Kovac holte in der vergangenen Saison das Double – die grundsätzlichen Zweifel an seiner Arbeit blieben. Die mächtigen Bosse Rummenigge und Uli Hoeneß hatten ihren schwer angeschlagenen Coach nach der einer Zäsur gleichenden Pleite am Samstag mit keinem Wort gestärkt. Nach dem von einem frühen Platzverweis von Jérôme Boateng beschleunigten sportlichen Zerfall wirkte Kovac beim deutschen Meister wie ein Einzelkämpfer.
Drei knappe und hart erkämpfte Siege über Union Berlin, Piräus und den VfL Bochum hatten ohne Glanz und Souveränität schon immer lautere Zweifel an ihm geweckt. Das überdeutliche 1:5, nach dem sich die Bayern-Profis kollektiv in der eigenen Kurve entschuldigten, kam nun zur absoluten Unzeit.
Präsident Uli Hoeneß will einen prächtigen Abschied, wenn er auf der Mitgliederversammlung des FC Bayern am 15. November nicht mehr als Präsident kandidieren will. Nun dürften die Trainer-Turbulenzen das lange geplante «Servus» des Kovac-Befürworters aber überschatten.
Rummenigge galt nicht als Fan des ehemaligen kroatischen Nationaltrainers. Längst werden mögliche Nachfolger für Kovac gehandelt – wie das eigenwillige Leipziger Mastermind Ralf Rangnick, der bei Juventus Turin ausgeschiedene Dauermeister Massimiliano Allegri oder der frühere Bayern-Nachwuchscoach Erik ten Hag von Ajax Amsterdam.

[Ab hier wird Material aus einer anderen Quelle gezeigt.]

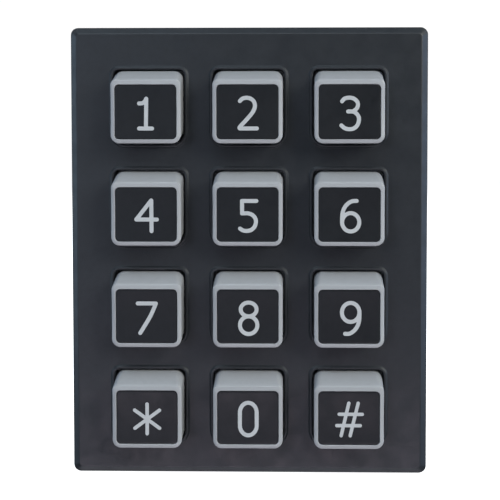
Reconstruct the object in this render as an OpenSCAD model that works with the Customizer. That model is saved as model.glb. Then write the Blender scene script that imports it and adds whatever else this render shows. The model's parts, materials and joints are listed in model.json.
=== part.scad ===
// Wall-mounted access keypad: twelve sprung two-shot keys in a black moulded case,
// a silicone switch mat over a circuit board, and a steel wall plate behind.
// Frame: +Z up the wall, the keys face -Y, the origin is on the wall plane (y = 0)
// at the middle of the case. All lengths are in millimetres.

/* [Case] */
// Width of the case
case_w = 68.5; // [68:0.5:76]
// Height of the case
case_h = 86; // [86:0.5:96]
// Depth from the wall to the flat front face
case_d = 21; // [21:0.5:25]
// Thickness of the side walls
wall_t = 2; // [1.8:0.1:2.2]
// Thickness of the front wall
front_t = 2.4; // [2:0.1:2.6]
// Radius of the four outer corners
corner_r = 1.4; // [1:0.1:2]
// Width of the bevel round the front edge
bevel_w = 1.3; // [0.8:0.1:1.4]
// Depth of the bevel round the front edge
bevel_d = 1.1; // [0.6:0.1:1.2]

/* [Key grid] */
// Distance between columns
pitch_x = 19.05; // [19:0.05:19.5]
// Distance between rows
pitch_y = 19.15; // [19:0.05:19.5]
// Height of the middle of the key block above the middle of the case
block_y = -1; // [-2:0.1:0]

/* [Keys] */
// Width of a key where it leaves the case
key_w = 13.1; // [13:0.1:14]
// Height of a key where it leaves the case
key_h = 13.7; // [13.4:0.1:14.6]
// Width of a key's top
top_w = 13.14; // [12.6:0.02:13.4]
// Height of a key's top
top_h = 11.75; // [11:0.05:12]
// How far a key stands out of the case
key_out = 4.5; // [3.5:0.1:5]
// Full travel of a key
travel = 1.8; // [1.2:0.1:2]
// Gap between a key and its opening
key_gap = 0.25; // [0.2:0.05:0.35]
// Width of the pale rim round the black face
rim_w = 0.77; // [0.6:0.01:0.9]
// Depth of the hollow in a key's top
dish = 0.3; // [0.1:0.05:0.4]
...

Zuletzt war es nicht nur die fehlende Konstanz, die dem Trainer vermehrt Kritik einbrachte. Mit dem überflüssigen «Not-am-Mann»-Kommentar zum häufig als Reservisten eingesetzten Thomas Müller machte sich Kovac keine Freunde. Nach schwachen Spielen nahm er stärker die Profis in die Kritik und sich selbst davon aus.
Auch dass Kovac seine Stärken als Trainer in den Punkten Kompaktheit und Defensivverhalten hat, war zuletzt überhaupt nicht mehr zu sehen. 16 Gegentore sprechen eine klare Sprache: Das sind mehr als bei Aufsteiger Union Berlin und so viele wie zu diesem Saisonzeitpunkt zuletzt unter Jürgen Klinsmann im Jahr 2008.